SUPPLIED DATA —
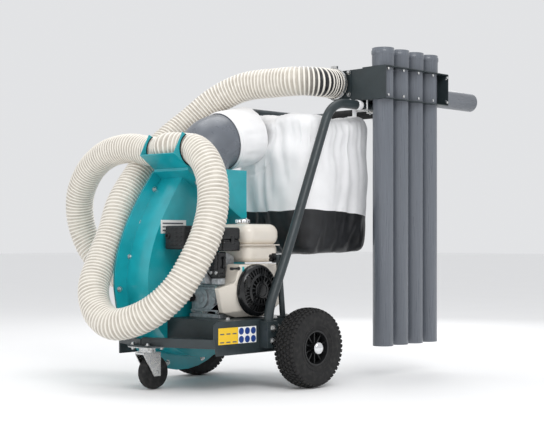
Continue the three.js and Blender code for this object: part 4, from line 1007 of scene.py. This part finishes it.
class LEAFVAC_OT_engine_block(PieceOperator):
    """Makes the engine's castings, intake, levers and small controls"""

    bl_idname = "leafvac.engine_block"
    bl_label = "Engine block"

    def execute(self, context):
        self.castings()
        self.intake()
        self.controls()
        dress("crankshaft", "zinc", body="rotor")
        dress("flywheel", "cast", body="rotor")
        return {"FINISHED"}

    def castings(self):
        """Crankcase with its side-cover screws and ribs, the finned head and the oil cap."""
        ribs = [cylinder((-30, -205, 300), (-30, -213, 300), 36, 40),
                cylinder((-30, -212, 300), (-30, -216, 300), 20, 32),
                block((-78, -215, 254), (60, -204, 260), 2.0, 3),
                block((-78, -212, 328), (60, -204, 338), 2.5, 3),
                cylinder((30, -205, 290), (30, -213, 290), 14, 32)]
        screws = [hex_bolt((x, -206, z), (0, -1, 0), 10, 5)
                  for x, z in ((-72, 252), (-20, 252), (50, 252), (-72, 338), (50, 338))]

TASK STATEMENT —
Write out the listing once more, matching it exactly.

SOLUTION TO THE PROBLEM —
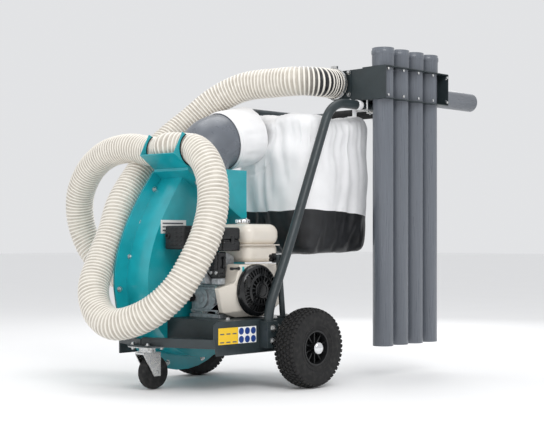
Continue the three.js and Blender code for this object: part 4, from line 1007 of scene.py. This part finishes it.
class LEAFVAC_OT_engine_block(PieceOperator):
    """Makes the engine's castings, intake, levers and small controls"""

    bl_idname = "leafvac.engine_block"
    bl_label = "Engine block"

    def execute(self, context):
        self.castings()
        self.intake()
        self.controls()
        dress("crankshaft", "zinc", body="rotor")
        dress("flywheel", "cast", body="rotor")
        return {"FINISHED"}

    def castings(self):
        """Crankcase with its side-cover screws and ribs, the finned head and the oil cap."""
        ribs = [cylinder((-30, -205, 300), (-30, -213, 300), 36, 40),
                cylinder((-30, -212, 300), (-30, -216, 300), 20, 32),
                block((-78, -215, 254), (60, -204, 260), 2.0, 3),
                block((-78, -212, 328), (60, -204, 338), 2.5, 3),
                cylinder((30, -205, 290), (30, -213, 290), 14, 32)]
        screws = [hex_bolt((x, -206, z), (0, -1, 0), 10, 5)
                  for x, z in ((-72, 252), (-20, 252), (50, 252), (-72, 338), (50, 338))]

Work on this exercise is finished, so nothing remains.